A number of points are striking here.  First, while the “Butler years” may have been “liberal” in some respects (see, for example, the post titled “2013-14 in Perspective: Part 2”), the Court during these four terms reversed decisions that had favored defendants at almost exactly the same (very high) rate as have the Court’s current members—and at a marginally higher rate (79% compared to 76%) than in the six terms prior to Justice Butler’s tenure on the Court.

The most dramatic difference between the Court’s current lineup and those on the bench for varying stretches before 2008-09 is to be found in the reversal rates of lower-court decisions that had favored the state.  During the “Butler years” the Court reversed in 33% of such cases, and during the six terms before Justice Butler joined the Court the justices did so in 29% of their decisions.  In contrast, the 2013-14 Court reversed in only 7% of these cases—and only 11% of the time for the entire period from 2008-09 through 2013-14.  It will be interesting to see, as this study is expanded further back into the Court’s history, at what point we encounter another extended period during which the state, appearing as the respondent in criminal cases, received such a sympathetic hearing from the justices.

[1] See the footnotes for the September 1, 2014, post for more information on the types of cases considered here.

2013-14 in Perspective: Part 2

Shifting 4-3 Majorities

The one-vote margins in 4-3 decisions make them a sensitive indicator of change in the influence of individual justices and in the dominance of certain blocs of justices over the years.  This post offers some findings on how frequently justices voted in the majority in these decisions in 2013-14 compared to the previous five terms (during which the Court’s current members have served together)—and also compared to the ten terms before that.

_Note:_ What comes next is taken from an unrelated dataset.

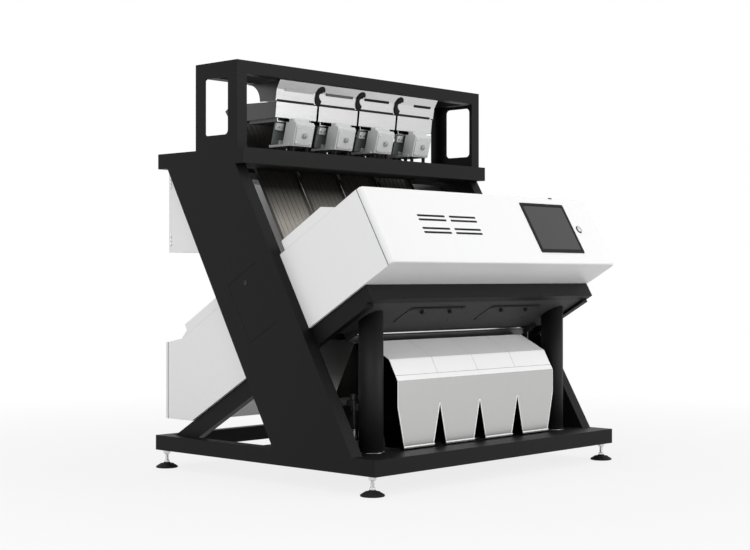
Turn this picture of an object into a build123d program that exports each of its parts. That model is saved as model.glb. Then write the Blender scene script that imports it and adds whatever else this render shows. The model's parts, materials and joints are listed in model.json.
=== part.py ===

For most justices, their shares of majority votes in 4-3 decisions occasioned little surprise in 2013-14 compared to patterns evident from the preceding five terms.  Justice Abrahamson, for instance, voted in the majority 31% of the time in 4-3 decisions during the 2013-14 term, which is not far removed from her 33% portion of majority votes in these decisions during the five terms from 2008-09 through 2012-13.  In similar fashion, the 2013-14 percentages hover very close to the percentages for the preceding five terms for all of the other justices—except for Justices Crooks and Prosser, where the change was dramatic.  More specifically, Justice Crooks voted with the majority 81% of the time in 4-3 decisions during the 2013-14 term, but only 39% of the time during the preceding five terms.  For Justice Prosser the change was striking in the other direction—38% in 2013-14 compared to 75% during the five preceding terms.  Perhaps figures for 2014-15 will suggest whether this reversal in 2013-14 amounted to simply an incidental blip, evident occasionally in any justice’s voting record, or an initial indication of a more sustained alteration in voting patterns. 

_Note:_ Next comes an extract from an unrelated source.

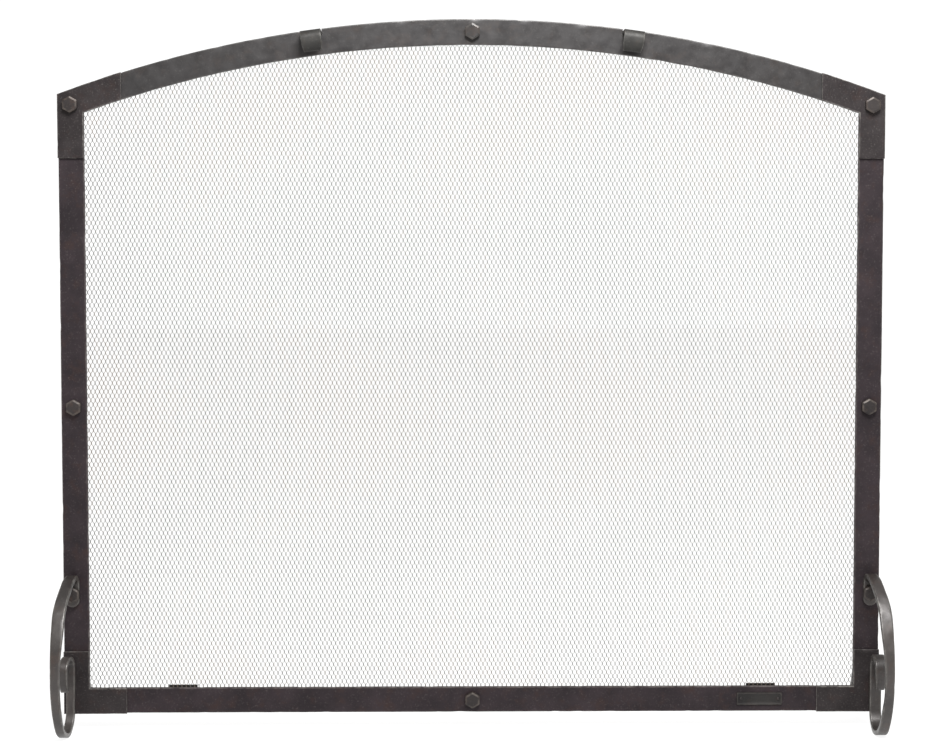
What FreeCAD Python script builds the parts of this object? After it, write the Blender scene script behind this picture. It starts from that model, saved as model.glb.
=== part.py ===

Overall, despite the anomaly of voting by Justices Crooks and Prosser in 2013-14, the information in the accompanying table suggests continuity on this issue over the six terms during which the Court has maintained its present composition.  However, the table also underscores the conspicuous change that occurred once Justice Gableman replaced Justice Butler, thereby giving the Court the membership that it has maintained ever since.  During the “Butler years” (2004-05 through 2007-08), each of the six justices who are still on the Court today voted in the majority as follows in 4-3 decisions:

Ziegler (only one term)—7/14=50%

At no point thereafter would the figures for Justices Abrahamson and Bradley approach their percentages (59% and 62% respectively) for the “Butler years”—percentages that plunged to 33% and 31% respectively for the six terms following Justice Butler’s departure.  Justice Crooks also experienced a sharp drop in the majority from the “Butler years” compared to the past six terms (87% down to 52%).  Meanwhile, the figures for Justices Prosser, Roggensack, and Ziegler moved just as abruptly in the opposite direction.  Joined in 2008-09 by Justice Gableman, Justices Roggensack and Ziegler voted in the majority over 70% of the time in 4-3 decisions, and the same could have been said for Justice Prosser, were it not for his change of course in 2013-14, noted above (which brought his total for the past six terms down to 63%, still far above his 43% for the “Butler years”).

Nearly as vivid is the contrast between the “Butler years” and the preceding six terms.  Four of the Court’s current justices (Abrahamson, Bradley, Crooks, and Prosser) were on the Court at this time (1998-99 through 2003-04), and they all found themselves casting majority votes at much different frequencies than would be the case during the “Butler years.” 

  1998-99 through 2003-04      the “Butler years”
Abrahamson                  36%                 59%
Bradley                  37%                 62%
Crooks                  66%                 87%
Prosser                  75%                 43%

Thus for the sixteen terms covered by the table, the “Butler years” represented a high-point for Justices Abrahamson, Bradley, and Crooks with regard to the calculations performed here.  During neither the six terms before, nor the six terms after the “Butler years” would they constitute part of the majority in 4-3 decisions at anything close to the rates that prevailed during Justice Butler’s tenure on the Court.  As for Justice Prosser, the “Butler years” amounted to just as striking an interval—though, in his case, a low point—with regard to majority votes in these cases. 

It will be interesting to see if any of these impressions are altered as the range of years is expanded—not only by adding data for 2014-15 and beyond, but also by gazing farther back into the past.